* [CHALLENGE]
Repeat the lines that follow, leaving nothing out.

* [SUPPLIED INFORMATION]
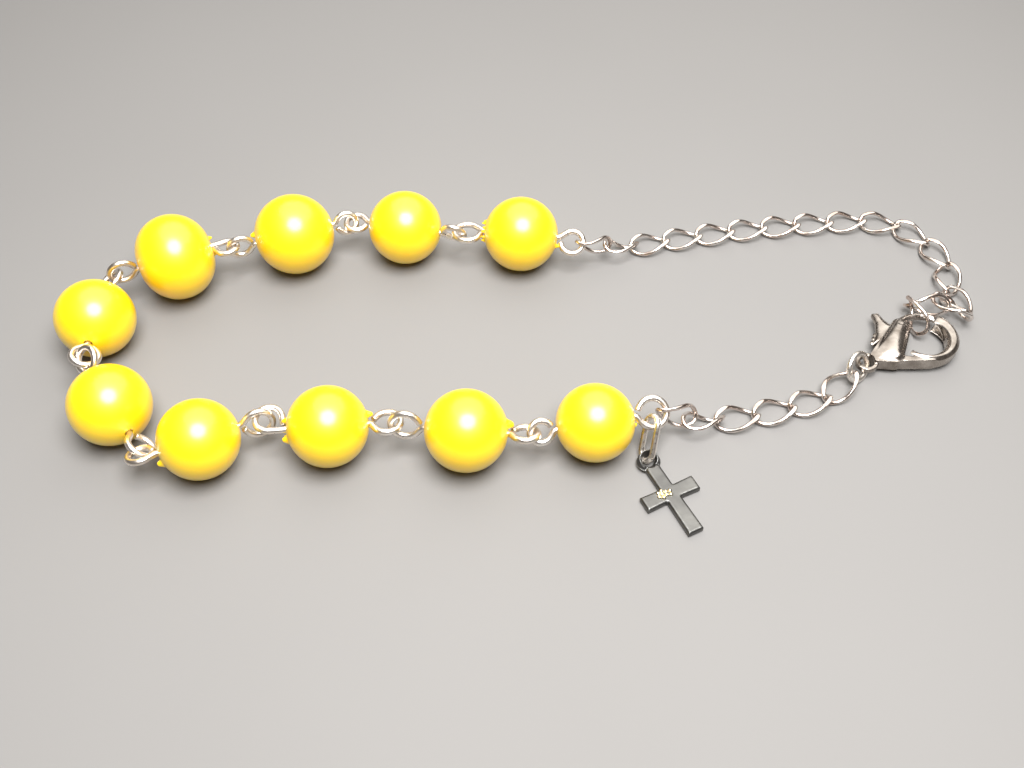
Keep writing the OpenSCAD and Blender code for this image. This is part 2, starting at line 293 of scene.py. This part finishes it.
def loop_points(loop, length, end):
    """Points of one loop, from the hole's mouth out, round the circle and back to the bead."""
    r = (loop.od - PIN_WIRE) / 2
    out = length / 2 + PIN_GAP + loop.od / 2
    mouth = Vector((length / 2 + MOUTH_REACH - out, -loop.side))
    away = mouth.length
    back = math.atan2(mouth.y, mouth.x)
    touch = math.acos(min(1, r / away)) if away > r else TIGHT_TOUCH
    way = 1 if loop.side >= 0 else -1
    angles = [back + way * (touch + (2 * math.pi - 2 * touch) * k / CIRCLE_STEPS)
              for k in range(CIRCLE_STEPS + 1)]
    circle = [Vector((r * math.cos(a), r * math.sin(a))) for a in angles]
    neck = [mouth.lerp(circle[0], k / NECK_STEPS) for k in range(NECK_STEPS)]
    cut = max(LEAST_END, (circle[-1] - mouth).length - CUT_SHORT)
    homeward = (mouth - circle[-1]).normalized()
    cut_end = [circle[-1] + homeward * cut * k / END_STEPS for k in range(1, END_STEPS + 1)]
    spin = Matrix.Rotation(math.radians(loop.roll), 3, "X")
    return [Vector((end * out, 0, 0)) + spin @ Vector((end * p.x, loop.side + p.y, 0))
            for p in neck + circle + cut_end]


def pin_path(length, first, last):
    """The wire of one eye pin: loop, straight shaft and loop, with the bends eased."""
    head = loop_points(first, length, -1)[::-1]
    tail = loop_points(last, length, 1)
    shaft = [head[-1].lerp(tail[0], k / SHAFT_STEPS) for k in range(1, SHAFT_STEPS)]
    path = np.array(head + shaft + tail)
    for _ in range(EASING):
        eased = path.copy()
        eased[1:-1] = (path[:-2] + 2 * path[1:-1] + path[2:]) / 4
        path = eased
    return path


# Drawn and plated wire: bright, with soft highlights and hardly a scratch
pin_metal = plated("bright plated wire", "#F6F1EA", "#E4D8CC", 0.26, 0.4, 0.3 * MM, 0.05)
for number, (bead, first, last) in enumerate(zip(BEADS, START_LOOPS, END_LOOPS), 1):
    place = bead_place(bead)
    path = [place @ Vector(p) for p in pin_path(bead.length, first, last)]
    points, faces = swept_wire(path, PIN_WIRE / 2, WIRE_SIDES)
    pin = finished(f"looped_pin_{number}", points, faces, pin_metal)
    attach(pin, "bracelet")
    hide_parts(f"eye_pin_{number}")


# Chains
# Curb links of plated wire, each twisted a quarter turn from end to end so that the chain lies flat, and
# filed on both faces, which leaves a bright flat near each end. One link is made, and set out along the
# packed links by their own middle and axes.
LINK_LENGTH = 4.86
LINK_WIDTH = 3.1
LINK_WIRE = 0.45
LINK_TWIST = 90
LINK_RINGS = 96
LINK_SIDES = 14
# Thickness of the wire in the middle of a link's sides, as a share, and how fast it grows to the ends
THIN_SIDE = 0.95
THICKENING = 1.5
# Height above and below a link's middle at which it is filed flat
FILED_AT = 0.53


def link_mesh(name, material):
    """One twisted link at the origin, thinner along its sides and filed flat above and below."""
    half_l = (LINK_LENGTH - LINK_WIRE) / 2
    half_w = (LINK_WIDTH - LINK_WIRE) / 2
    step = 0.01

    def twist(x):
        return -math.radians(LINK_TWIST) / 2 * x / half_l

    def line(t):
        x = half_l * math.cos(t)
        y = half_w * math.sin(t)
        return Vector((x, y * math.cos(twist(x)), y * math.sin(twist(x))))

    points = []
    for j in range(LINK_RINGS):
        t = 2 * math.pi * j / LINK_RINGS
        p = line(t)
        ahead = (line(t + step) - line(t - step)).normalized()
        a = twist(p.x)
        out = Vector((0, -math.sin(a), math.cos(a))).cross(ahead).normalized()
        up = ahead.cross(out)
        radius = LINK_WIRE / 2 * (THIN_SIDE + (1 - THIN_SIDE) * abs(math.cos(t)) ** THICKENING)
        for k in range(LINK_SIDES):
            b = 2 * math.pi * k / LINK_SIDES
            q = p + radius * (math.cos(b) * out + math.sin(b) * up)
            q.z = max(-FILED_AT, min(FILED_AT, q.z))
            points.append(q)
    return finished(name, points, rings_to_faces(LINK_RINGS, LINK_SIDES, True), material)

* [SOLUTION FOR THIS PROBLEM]
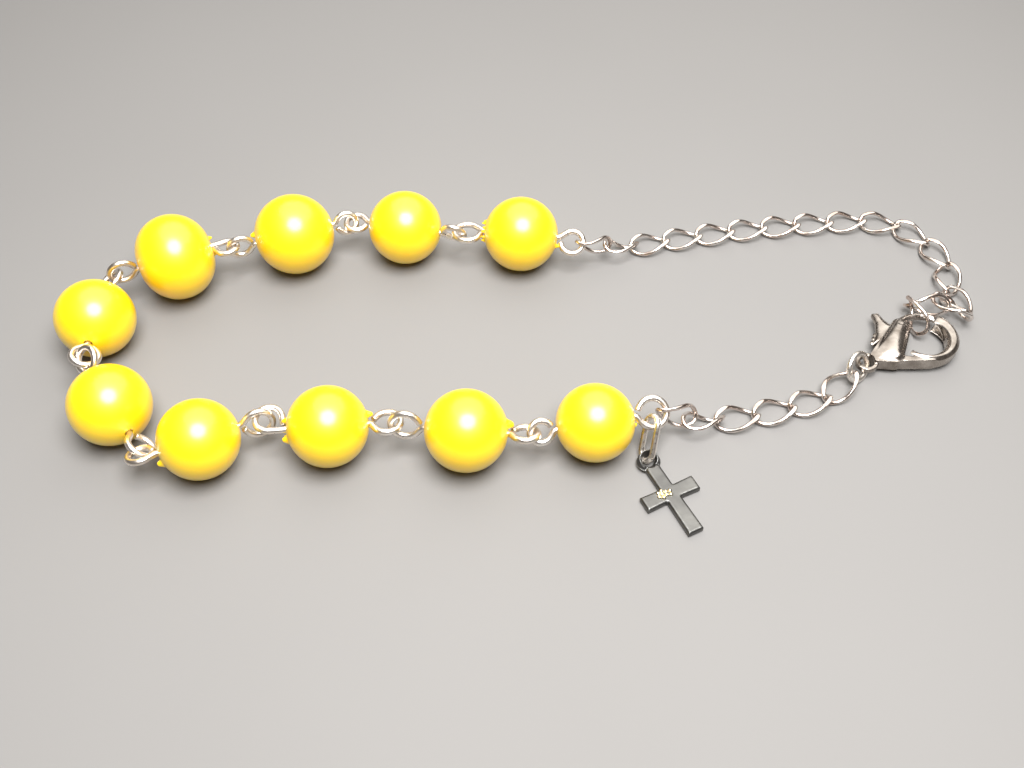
Keep writing the OpenSCAD and Blender code for this image. This is part 2, starting at line 293 of scene.py. This part finishes it.
def loop_points(loop, length, end):
    """Points of one loop, from the hole's mouth out, round the circle and back to the bead."""
    r = (loop.od - PIN_WIRE) / 2
    out = length / 2 + PIN_GAP + loop.od / 2
    mouth = Vector((length / 2 + MOUTH_REACH - out, -loop.side))
    away = mouth.length
    back = math.atan2(mouth.y, mouth.x)
    touch = math.acos(min(1, r / away)) if away > r else TIGHT_TOUCH
    way = 1 if loop.side >= 0 else -1
    angles = [back + way * (touch + (2 * math.pi - 2 * touch) * k / CIRCLE_STEPS)
              for k in range(CIRCLE_STEPS + 1)]
    circle = [Vector((r * math.cos(a), r * math.sin(a))) for a in angles]
    neck = [mouth.lerp(circle[0], k / NECK_STEPS) for k in range(NECK_STEPS)]
    cut = max(LEAST_END, (circle[-1] - mouth).length - CUT_SHORT)
    homeward = (mouth - circle[-1]).normalized()
    cut_end = [circle[-1] + homeward * cut * k / END_STEPS for k in range(1, END_STEPS + 1)]
    spin = Matrix.Rotation(math.radians(loop.roll), 3, "X")
    return [Vector((end * out, 0, 0)) + spin @ Vector((end * p.x, loop.side + p.y, 0))
            for p in neck + circle + cut_end]


def pin_path(length, first, last):
    """The wire of one eye pin: loop, straight shaft and loop, with the bends eased."""
    head = loop_points(first, length, -1)[::-1]
    tail = loop_points(last, length, 1)
    shaft = [head[-1].lerp(tail[0], k / SHAFT_STEPS) for k in range(1, SHAFT_STEPS)]
    path = np.array(head + shaft + tail)
    for _ in range(EASING):
        eased = path.copy()
        eased[1:-1] = (path[:-2] + 2 * path[1:-1] + path[2:]) / 4
        path = eased
    return path


# Drawn and plated wire: bright, with soft highlights and hardly a scratch
pin_metal = plated("bright plated wire", "#F6F1EA", "#E4D8CC", 0.26, 0.4, 0.3 * MM, 0.05)
for number, (bead, first, last) in enumerate(zip(BEADS, START_LOOPS, END_LOOPS), 1):
    place = bead_place(bead)
    path = [place @ Vector(p) for p in pin_path(bead.length, first, last)]
    points, faces = swept_wire(path, PIN_WIRE / 2, WIRE_SIDES)
    pin = finished(f"looped_pin_{number}", points, faces, pin_metal)
    attach(pin, "bracelet")
    hide_parts(f"eye_pin_{number}")


# Chains
# Curb links of plated wire, each twisted a quarter turn from end to end so that the chain lies flat, and
# filed on both faces, which leaves a bright flat near each end. One link is made, and set out along the
# packed links by their own middle and axes.
LINK_LENGTH = 4.86
LINK_WIDTH = 3.1
LINK_WIRE = 0.45
LINK_TWIST = 90
LINK_RINGS = 96
LINK_SIDES = 14
# Thickness of the wire in the middle of a link's sides, as a share, and how fast it grows to the ends
THIN_SIDE = 0.95
THICKENING = 1.5
# Height above and below a link's middle at which it is filed flat
FILED_AT = 0.53


def link_mesh(name, material):
    """One twisted link at the origin, thinner along its sides and filed flat above and below."""
    half_l = (LINK_LENGTH - LINK_WIRE) / 2
    half_w = (LINK_WIDTH - LINK_WIRE) / 2
    step = 0.01

    def twist(x):
        return -math.radians(LINK_TWIST) / 2 * x / half_l

    def line(t):
        x = half_l * math.cos(t)
        y = half_w * math.sin(t)
        return Vector((x, y * math.cos(twist(x)), y * math.sin(twist(x))))

    points = []
    for j in range(LINK_RINGS):
        t = 2 * math.pi * j / LINK_RINGS
        p = line(t)
        ahead = (line(t + step) - line(t - step)).normalized()
        a = twist(p.x)
        out = Vector((0, -math.sin(a), math.cos(a))).cross(ahead).normalized()
        up = ahead.cross(out)
        radius = LINK_WIRE / 2 * (THIN_SIDE + (1 - THIN_SIDE) * abs(math.cos(t)) ** THICKENING)
        for k in range(LINK_SIDES):
            b = 2 * math.pi * k / LINK_SIDES
            q = p + radius * (math.cos(b) * out + math.sin(b) * up)
            q.z = max(-FILED_AT, min(FILED_AT, q.z))
            points.append(q)
    return finished(name, points, rings_to_faces(LINK_RINGS, LINK_SIDES, True), material)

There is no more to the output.